One guy asked one clarification question, and then just went silent. No further questions, no progress reported. It’s only been 2 days, so I’m giving him a benefit of having a life.
Second guy was clearly confused and sent me a barrage of the questions which made me confused in turn – what exactly he doesn’t understand? After some 5-6 emails back and forth, we finally cleared his idea. He even has logged some progress. In oDesk the client can see screenshots of what the contractor is doing - the guy has spent 3 hours looking at some code examples. That’s not where I would start doing my task, but hey, everyone has their own style. Will be watching him.
Third contractor, who’s actually a young girl, asked much more pointed questions, and said she’d start working right away. Her estimate was some 40-60 hours. A bit high, I believe, but could be just a safe number for an unfamiliar technology (Weblogic).
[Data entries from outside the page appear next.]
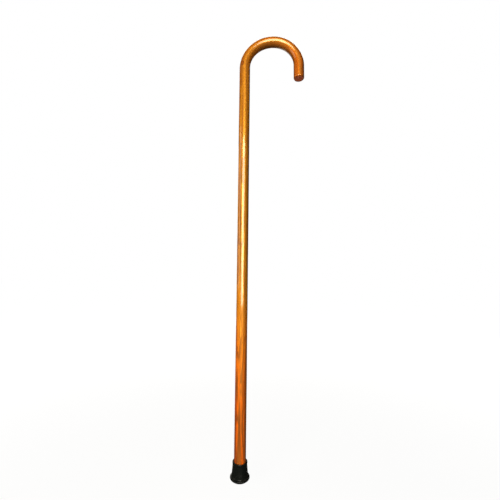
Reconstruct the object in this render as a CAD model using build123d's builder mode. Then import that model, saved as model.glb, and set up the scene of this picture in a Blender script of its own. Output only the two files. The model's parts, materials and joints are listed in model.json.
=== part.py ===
"""Crook-handled walking cane: one steam-bent hardwood stick in a replaceable rubber ferrule.

Frame: millimetres, +Z up, origin on the floor at the middle of the ferrule's sole. The shaft
stands on the Z axis and the crook opens towards +X, in the plane Y = 0.
"""

import os

from build123d import *

# Driving dimensions of the stick
TOTAL_HEIGHT = 914.0  # floor to the top of the crook, 36 in
SHAFT_DIAMETER = 23.0  # straight shaft and nose
CROWN_THICKNESS = 20.2  # in the plane of the bend, where bending has pressed the rod flatter
SHOULDER_RADIUS = 64.0  # centreline, from the shaft up to the crown
NOSE_RADIUS = 55.0  # centreline, from the crown down to the nose
NOSE_STRAIGHT = 31.5  # straight length at the free end of the crook
NOSE_ROUND = 2.0  # rounded rim of the nose
FOOT_CHAMFER = 1.5  # eases the foot into the ferrule

# Driving dimensions of the ferrule
FERRULE_HEIGHT = 31.8
FLANGE_DIAMETER = 37.6
SOLE_DIAMETER = 32.0
NECK_FOOT_DIAMETER = 31.4
NECK_TOP_DIAMETER = 27.6
LIP_DIAMETER = 28.8
FIT_GAP = 0.05  # radial gap of the socket round the shaft

# Driving dimensions of the steel washer in the bottom of the socket
WASHER_DIAMETER = 25.0
WASHER_HOLE_DIAMETER = 7.0
WASHER_THICKNESS = 1.5
WASHER_TOP = 7.0  # height of its upper face above the floor: the stick stands on it

# Flange, neck and lip of the ferrule
SOLE_EDGE_HEIGHT = 1.6
FLANGE_LOW = 2.6
FLANGE_HIGH = 4.4
FLANGE_BEVEL = 0.8
FLARE_WIDTH = 1.2  # hollow corner between the flange's top and the neck
FLARE_LOW = 5.5
FLARE_HIGH = 7.2
LIP_LOW = 28.2
LIP_FLARE = 0.8
LIP_ROUND = 1.2
MOUTH_CHAMFER = 0.6

# Rings moulded into the sole, and relief grooves inside the socket
TREAD_RADII = (5.2, 9.0, 12.8)
TREAD_WIDTH = 1.6
TREAD_DEPTH = 1.8
GRIP_GROOVE_HEIGHTS = (11.5, 17.0, 22.5)
GRIP_GROOVE_WIDTH = 2.4
GRIP_GROOVE_DEPTH = 0.6

# Worked out from the above
SHAFT_RADIUS = SHAFT_DIAMETER / 2
SOCKET_RADIUS = SHAFT_RADIUS + FIT_GAP
SPRING_HEIGHT = TOTAL_HEIGHT - CROWN_THICKNESS / 2 - SHOULDER_RADIUS
FOOT_HEIGHT = WASHER_TOP
WASHER_BOTTOM = WASHER_TOP - WASHER_THICKNESS

os.makedirs("parts", exist_ok=True)


def section_plane(path, share):
    """The plane square to the path, with its X along +Y, so that its Y is in the bend's plane."""
    return Plane(origin=path @ share, x_dir=(0, 1, 0), z_dir=path % share)


# The stick: shaft, crook and nose are one rod
with BuildPart() as cane_stick:
    with BuildSketch(Plane.XY.offset(FOOT_HEIGHT)):
        Circle(SHAFT_RADIUS)
    extrude(amount=SPRING_HEIGHT - FOOT_HEIGHT)

    with BuildLine(Plane.XZ) as shoulder:
        JernArc(start=(0, SPRING_HEIGHT), tangent=(0, 1), radius=SHOULDER_RADIUS, arc_size=-90)
    with BuildSketch(section_plane(shoulder.line, 0)):
        Circle(SHAFT_RADIUS)
    with BuildSketch(section_plane(shoulder.line, 1)):
        Ellipse(SHAFT_RADIUS, CROWN_THICKNESS / 2)
    sweep(path=shoulder.line, multisection=True)

    crown = shoulder.line @ 1
    with BuildLine(Plane.XZ) as nose_bend:
        JernArc(start=(crown.X, crown.Z), tangent=(1, 0), radius=NOSE_RADIUS, arc_size=-90)
    with BuildSketch(section_plane(nose_bend.line, 0)):
        Ellipse(SHAFT_RADIUS, CROWN_THICKNESS / 2)
    with BuildSketch(section_plane(nose_bend.line, 1)):
        Circle(SHAFT_RADIUS)
    sweep(path=nose_bend.line, multisection=True)

    with BuildSketch(section_plane(nose_bend.line, 1)):
        Circle(SHAFT_RADIUS)
    extrude(amount=NOSE_STRAIGHT)

    rims = cane_stick.edges().filter_by(GeomType.CIRCLE)
    nose_height = (nose_bend.line @ 1).Z - NOSE_STRAIGHT
    nose_rim = rims.filter_by_position(Axis.Z, nose_height - 0.1, nose_height + 0.1)
    fillet(nose_rim, NOSE_ROUND)
    chamfer(cane_stick.edges().group_by(Axis.Z)[0], FOOT_CHAMFER)

cane_stick.part.label = "cane_stick"
export_step(cane_stick.part, "parts/cane_stick.step")


# The rubber ferrule: flanged foot, tapering neck and rolled lip, turned about the shaft's axis
with BuildPart() as rubber_ferrule:
    with BuildSketch(Plane.XZ):
        with BuildLine():
            Polyline(
                (0, 0),
                (SOLE_DIAMETER / 2, 0),
                (FLANGE_DIAMETER / 2 - FLANGE_BEVEL, SOLE_EDGE_HEIGHT),
                (FLANGE_DIAMETER / 2, FLANGE_LOW),
                (FLANGE_DIAMETER / 2, FLANGE_HIGH),
                (FLANGE_DIAMETER / 2 - FLANGE_BEVEL, FLANGE_HIGH + FLANGE_BEVEL),
                (NECK_FOOT_DIAMETER / 2 + FLARE_WIDTH, FLARE_LOW),
            )
            flare = ThreePointArc(
                (NECK_FOOT_DIAMETER / 2 + FLARE_WIDTH, FLARE_LOW),
                (NECK_FOOT_DIAMETER / 2 + FLARE_WIDTH / 3, FLARE_LOW + FLARE_WIDTH / 2),
                (NECK_FOOT_DIAMETER / 2, FLARE_HIGH),
            )
            Polyline(
                flare @ 1,
                (NECK_TOP_DIAMETER / 2, LIP_LOW),
                (LIP_DIAMETER / 2, LIP_LOW + LIP_FLARE),
                (LIP_DIAMETER / 2, FERRULE_HEIGHT),
                (0, FERRULE_HEIGHT),
                (0, 0),
            )
        make_face()
    revolve(axis=Axis.Z)

    # Socket for the shaft, its relief grooves and the eased mouth
    with BuildSketch(Plane.XY.offset(WASHER_TOP)):
        Circle(SOCKET_RADIUS)
    extrude(amount=FERRULE_HEIGHT - WASHER_TOP, mode=Mode.SUBTRACT)
    for height in GRIP_GROOVE_HEIGHTS:
        with BuildSketch(Plane.XY.offset(height)):
            Circle(SOCKET_RADIUS + GRIP_GROOVE_DEPTH)
        extrude(amount=GRIP_GROOVE_WIDTH, mode=Mode.SUBTRACT)

    # Undercut seat that holds the washer: rubber fills the washer's hole
    with BuildSketch(Plane.XY.offset(WASHER_BOTTOM)):
        Circle(WASHER_DIAMETER / 2)
        Circle(WASHER_HOLE_DIAMETER / 2, mode=Mode.SUBTRACT)
    extrude(amount=WASHER_THICKNESS, mode=Mode.SUBTRACT)

    # Tread rings in the sole
    for radius in TREAD_RADII:
        with BuildSketch(Plane.XY):
            Circle(radius + TREAD_WIDTH / 2)
            Circle(radius - TREAD_WIDTH / 2, mode=Mode.SUBTRACT)
        extrude(amount=TREAD_DEPTH, mode=Mode.SUBTRACT)

    top_rims = rubber_ferrule.edges().filter_by(GeomType.CIRCLE).group_by(Axis.Z)[-1]
    chamfer(top_rims.sort_by(SortBy.RADIUS)[0], MOUTH_CHAMFER)
    lip_rims = rubber_ferrule.edges().filter_by(GeomType.CIRCLE)
    fillet(lip_rims.filter_by(lambda rim: abs(rim.radius - LIP_DIAMETER / 2) < 0.01), LIP_ROUND)

rubber_ferrule.part.label = "rubber_ferrule"
export_step(rubber_ferrule.part, "parts/rubber_ferrule.step")


# The steel washer that keeps the stick from punching through the rubber
with BuildPart() as ferrule_washer:
    with BuildSketch(Plane.XY.offset(WASHER_BOTTOM)):
        Circle(WASHER_DIAMETER / 2)
        Circle(WASHER_HOLE_DIAMETER / 2, mode=Mode.SUBTRACT)
    extrude(amount=WASHER_THICKNESS)

ferrule_washer.part.label = "ferrule_washer"
export_step(ferrule_washer.part, "parts/ferrule_washer.step")
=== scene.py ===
"""Looks of the crook-handled walking cane: varnished bentwood stick, rubber ferrule, steel washer.

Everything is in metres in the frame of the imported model: +Z up, the shaft on the Z axis, the crook
opening towards +X, the ferrule's sole at Z = 0. The front of the cane faces -Y.
"""

import json
import math
from typing import NamedTuple

import bpy
from mathutils import Matrix, Vector


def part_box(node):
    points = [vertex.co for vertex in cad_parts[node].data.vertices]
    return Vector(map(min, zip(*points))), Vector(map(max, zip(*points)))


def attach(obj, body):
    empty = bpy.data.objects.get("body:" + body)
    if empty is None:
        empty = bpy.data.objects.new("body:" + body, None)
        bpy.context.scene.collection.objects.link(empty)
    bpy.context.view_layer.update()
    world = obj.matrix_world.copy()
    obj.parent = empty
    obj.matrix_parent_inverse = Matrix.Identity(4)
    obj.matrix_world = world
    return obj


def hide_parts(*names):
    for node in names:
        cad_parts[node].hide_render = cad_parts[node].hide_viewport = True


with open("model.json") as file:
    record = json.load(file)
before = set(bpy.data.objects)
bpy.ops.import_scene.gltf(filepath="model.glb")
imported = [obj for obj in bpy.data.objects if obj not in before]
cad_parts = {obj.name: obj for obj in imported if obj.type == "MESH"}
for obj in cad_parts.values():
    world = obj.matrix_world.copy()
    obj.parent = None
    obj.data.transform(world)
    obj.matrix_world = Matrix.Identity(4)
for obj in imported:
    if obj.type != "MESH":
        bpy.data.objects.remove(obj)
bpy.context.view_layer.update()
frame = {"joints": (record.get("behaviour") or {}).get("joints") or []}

MM = 0.001

# The stick, as packed
STICK_LOW, STICK_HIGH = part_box("cane_stick")
SHAFT_RADIUS = STICK_HIGH.y
CROWN_HALF_THICKNESS = 10.1 * MM
SHOULDER_RADIUS = 64 * MM
NOSE_RADIUS = 55 * MM
SPRING_HEIGHT = STICK_HIGH.z - CROWN_HALF_THICKNESS - SHOULDER_RADIUS
NOSE_STRAIGHT = 31.5 * MM
NOSE_ROUND = 2 * MM
FOOT_CHAMFER = 1.5 * MM

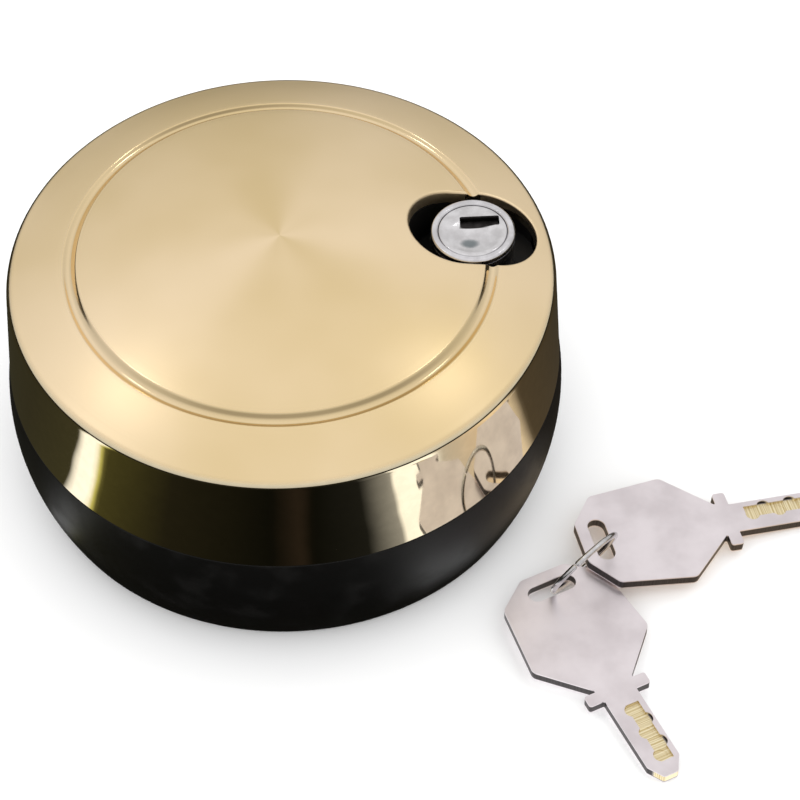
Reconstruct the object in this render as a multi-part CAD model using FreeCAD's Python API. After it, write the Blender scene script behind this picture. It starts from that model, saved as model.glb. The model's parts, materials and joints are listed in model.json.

She seems skilled, I have some hopes for her.
Late entrants
I did not close the job when I hired those 3 guys, and some more applications were submitted. Most I hid right away (too cheap or too expensive) but one guy caught my attention. He had exactly the right qualifications – Weblogic experience, scrapping libraries – and his answers to my questions were much more reasonable than the rest. His rate was about $16, i.e. some 25% higher than other 3 guys.
I sent him a message asking what would be his estimate for the test task. He said 6-8 hours. Wut? Seriously? I have double-checked with him and decided to add him to the test as well. If he’s really that fast, it more than beats his rate increase.
To Be Continued
That was my notes so far. Should I continue to log the progress? Is it of interest to anyone?